Our legislators are not sufficiently apprized of the rightful limits of their power; that their true office is to declare and enforce only our natural rights... and to take none of them from us. No man has a natural right to commit aggression on the equal rights of another; and this is all from which the laws ought to restrain him... and the idea is quite unfounded, that on entering into society we give up any natural right. http://en.wikiquote.org/wiki/Thomas_Jeffersonhttp://en.wikiquote.org/wiki/Thomas_Jefferson


In 1828, not that long after the founding, South Carolina Senator William Drayton asked this excellent question:
"If Congress can determine what constitutes the general welfare and can appropriate money for its advancement, where is the limitation to carrying into execution whatever can be effected by money?"

 

Where in the constitution is the government given such power?
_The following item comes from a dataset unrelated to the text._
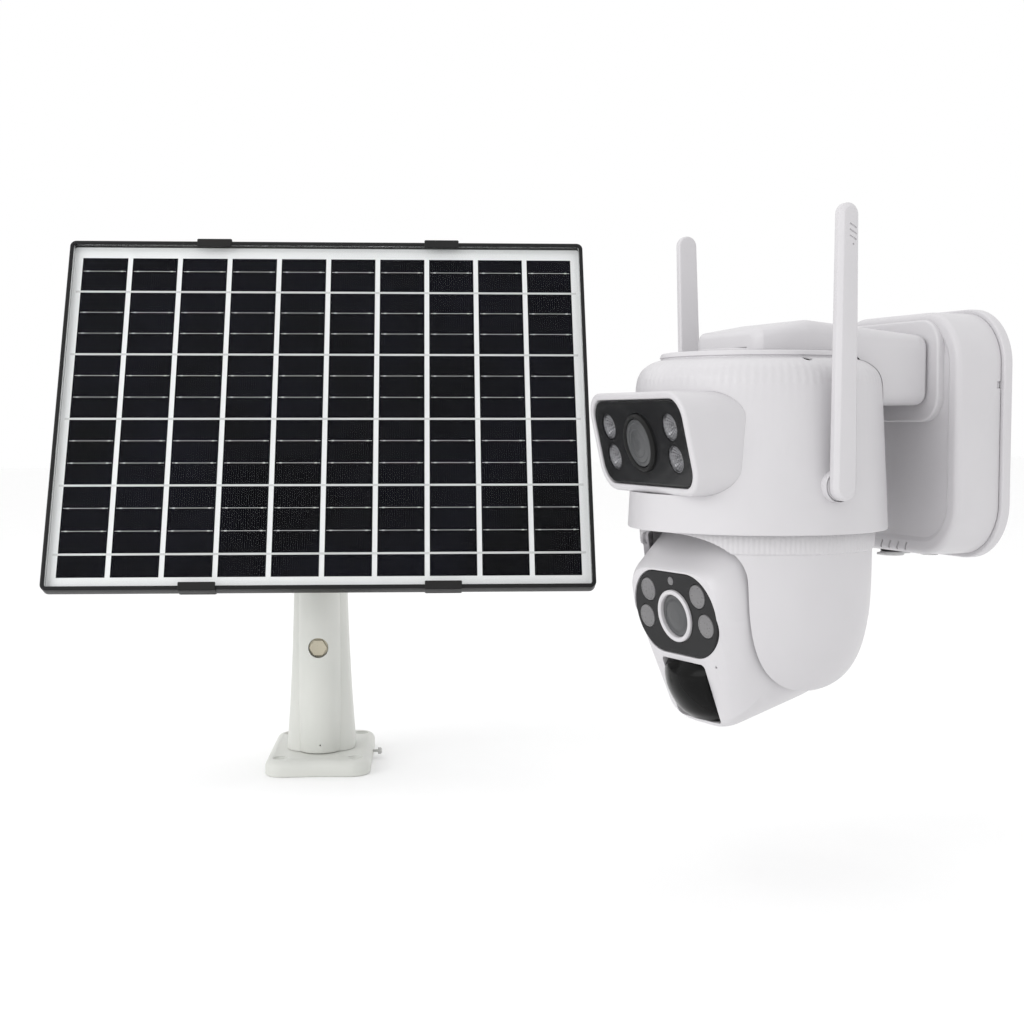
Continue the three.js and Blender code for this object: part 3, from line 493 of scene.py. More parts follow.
WHITE = grained("white_plastic", rgb(0.60, 0.588, 0.605), rgb(0.58, 0.568, 0.585), 0.38, 0.0004, 0.000004)
STAND_WHITE = grained(
    "stand_plastic", rgb(0.63, 0.635, 0.60), rgb(0.60, 0.61, 0.575), 0.46, 0.0005, 0.000006)
GLOSS_BLACK = grained(
    "black_gloss", rgb(0.014, 0.014, 0.015), rgb(0.017, 0.017, 0.018), 0.2, 0.0006, 0.000002,
    Specular_IOR_Level=0.1, Coat_Weight=0.1, Coat_Roughness=0.05)
SENSOR_BLACK = grained(
    "sensor_black", rgb(0.004, 0.004, 0.004), rgb(0.006, 0.006, 0.006), 0.2, 0.0006, 0.000002,
    Specular_IOR_Level=0.1)
BLACK = grained("black_plastic", rgb(0.014, 0.014, 0.014), rgb(0.018, 0.018, 0.018), 0.42, 0.0004, 0.000008,
              Specular_IOR_Level=0.15)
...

Since the government only has power that is specifically granted to it in that document, it would have to be there.


I imagine it would be somewhere in Article I. Here is a list of powers given to Congress:

Section 8. The Congress shall have power to lay and collect taxes, duties, imposts and excises, to pay the debts and provide for the common defense and general welfare of the United States; but all duties, imposts and excises shall be uniform throughout the United States;

To borrow money on the credit of the United States;

To regulate commerce with foreign nations, and among the several states, and with the Indian tribes;

To establish a uniform rule of naturalization, and uniform laws on the subject of bankruptcies throughout the United States;

To coin money, regulate the value thereof, and of foreign coin, and fix the standard of weights and measures;

To provide for the punishment of counterfeiting the securities and current coin of the United States;

To establish post offices and post roads;

To promote the progress of science and useful arts, by securing for limited times to authors and inventors the exclusive right to their respective writings and discoveries;

To constitute tribunals inferior to the Supreme Court;

To define and punish piracies and felonies committed on the high seas, and offenses against the law of nations;

To declare war, grant letters of manqué and reprisal, and make rules concerning captures on land and water;

To raise and support armies, but no appropriation of money to that use shall be for a longer term than two years;

To provide and maintain a navy;

To make rules for the government and regulation of the land and naval forces;

To provide for calling forth the militia to execute the laws of the union, suppress insurrections and repel invasions;

 

To provide for organizing, arming, and disciplining, the militia, and for governing such part of them as may be employed in the service of the United States, reserving to the states respectively, the appointment of the officers, and the authority of training the militia according to the discipline prescribed by Congress;

To exercise exclusive legislation in all cases whatsoever, over such District (not exceeding ten miles square) as may, by cession of particular states, and the acceptance of Congress, become the seat of the government of the United States, and to exercise like authority over all places purchased by the consent of the legislature of the state in which the same shall be, for the erection of forts, magazines, arsenals, dockyards, and other needful buildings;

 

It seems I can't find it. Please help me. I know it must be here somewhere.